2. Safari forces input method to an ASCII compatible one in password fields to
match Mac OS X behavior, and people complained about that in the past. The Mac
OS X behavior is reasonable in that there is a clear benefit in not letting
hidden state affect invisible typing, but it's a pain when you can't log in
because of that!
3. A phone number can contain letters, too ('P' for pause, or part of the
number encoded as numbers, e.g. 1-800-COMCAST). In any case, there is <input
type=tel> for us to implement the best platform specific behavior.
Even these examples aren't obvious at all.
Another example that might seem obvious to a Web designer is numeric input.

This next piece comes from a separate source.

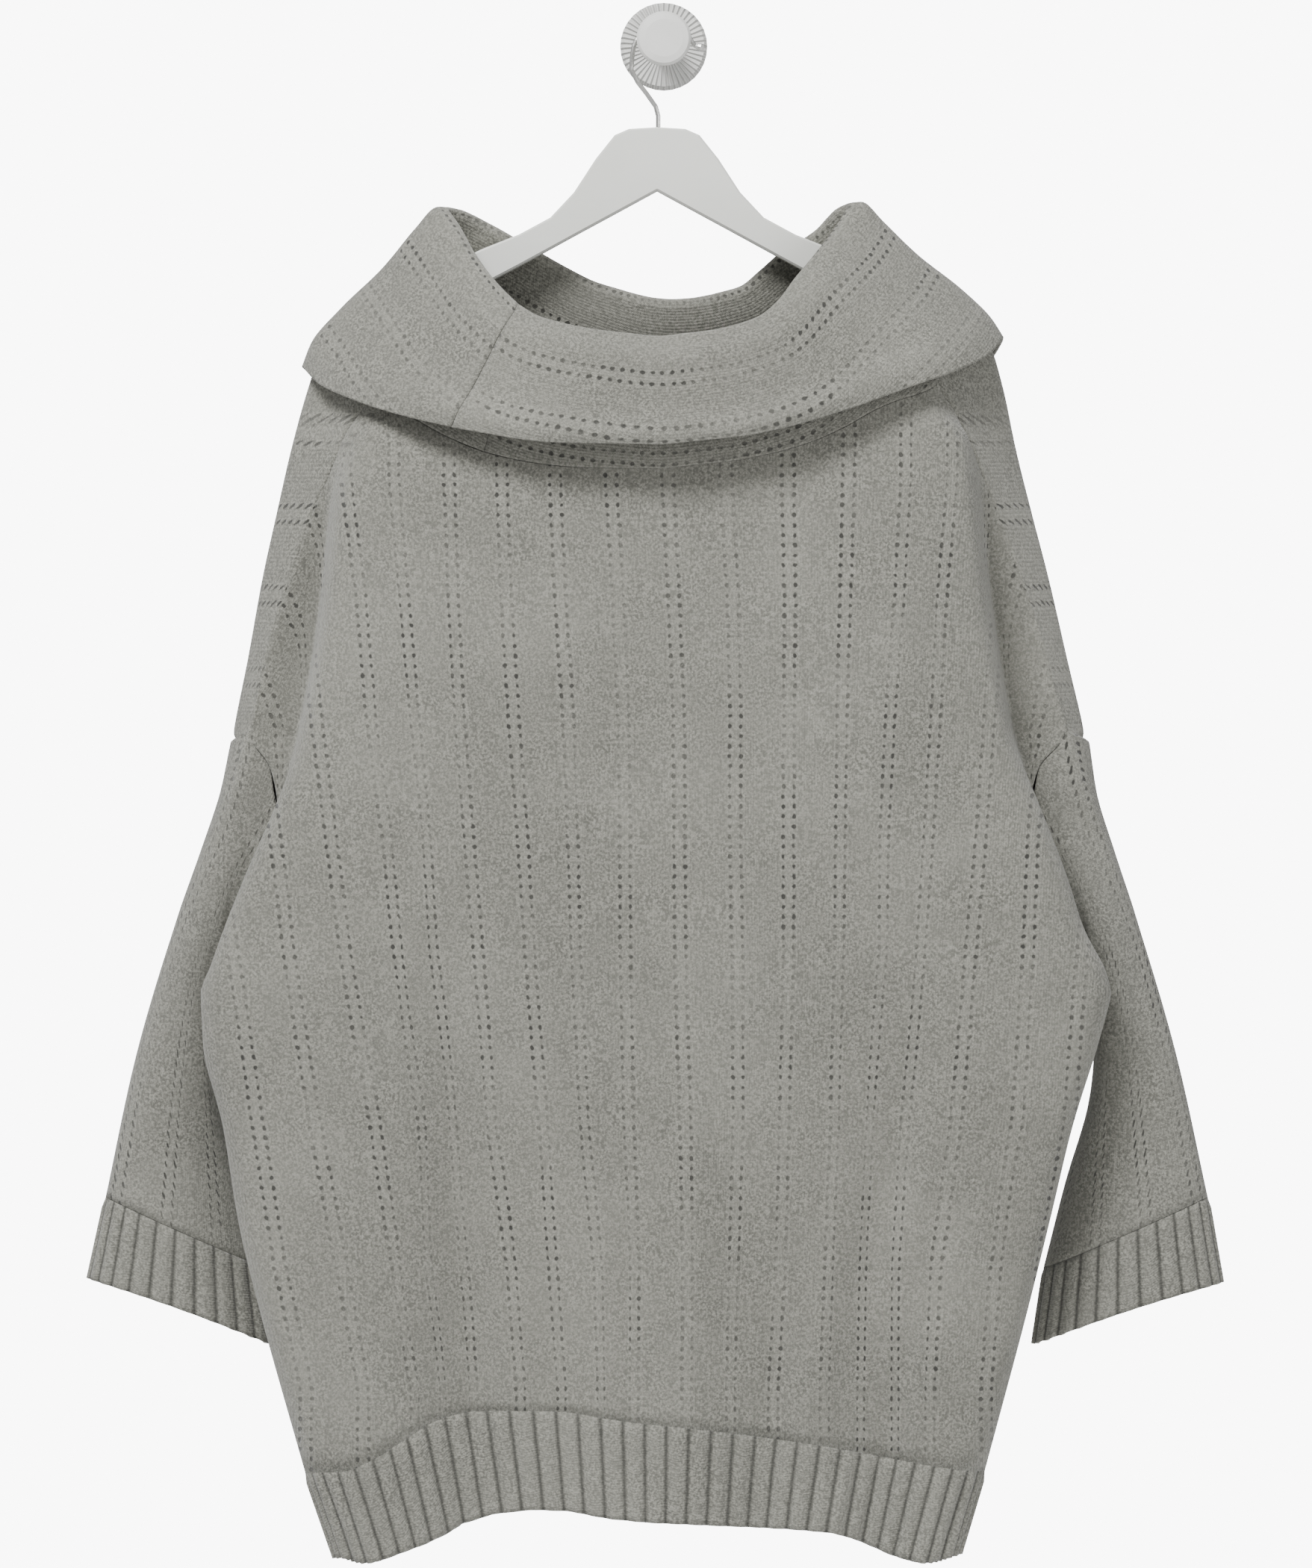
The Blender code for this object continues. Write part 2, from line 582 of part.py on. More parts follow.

People who only use English and Chinese or Japanese usually aren't aware of the
fact that punctuation characters can be at different locations on a non-U.S.
keyboard layout. These layouts are also often different between Mac and PC. So,
if you force a particular keyboard layout in some input fields, users will be
inconvenienced by switching to a different location for '.' and ',' at your
whim.
Another example was given in bug 21279, and that was URL fields. Whatever the
best input method behavior for these could be (one can argue that we should
switch to an ASCII capable input source by default, but let the user change it
later), we should deduce it from input type=url, not from a CSS property.
So far, the only accurate use case that I've seen was developing a UI for a
back-end that doesn't support non-ASCII characters in some fields. I don't
think we should extend the Web platform just to support apps that aren't
i18n-aware. And anyway, you can always paste into any field, so css-mode
doesn't protect you from getting non-ASCII characters in these fields.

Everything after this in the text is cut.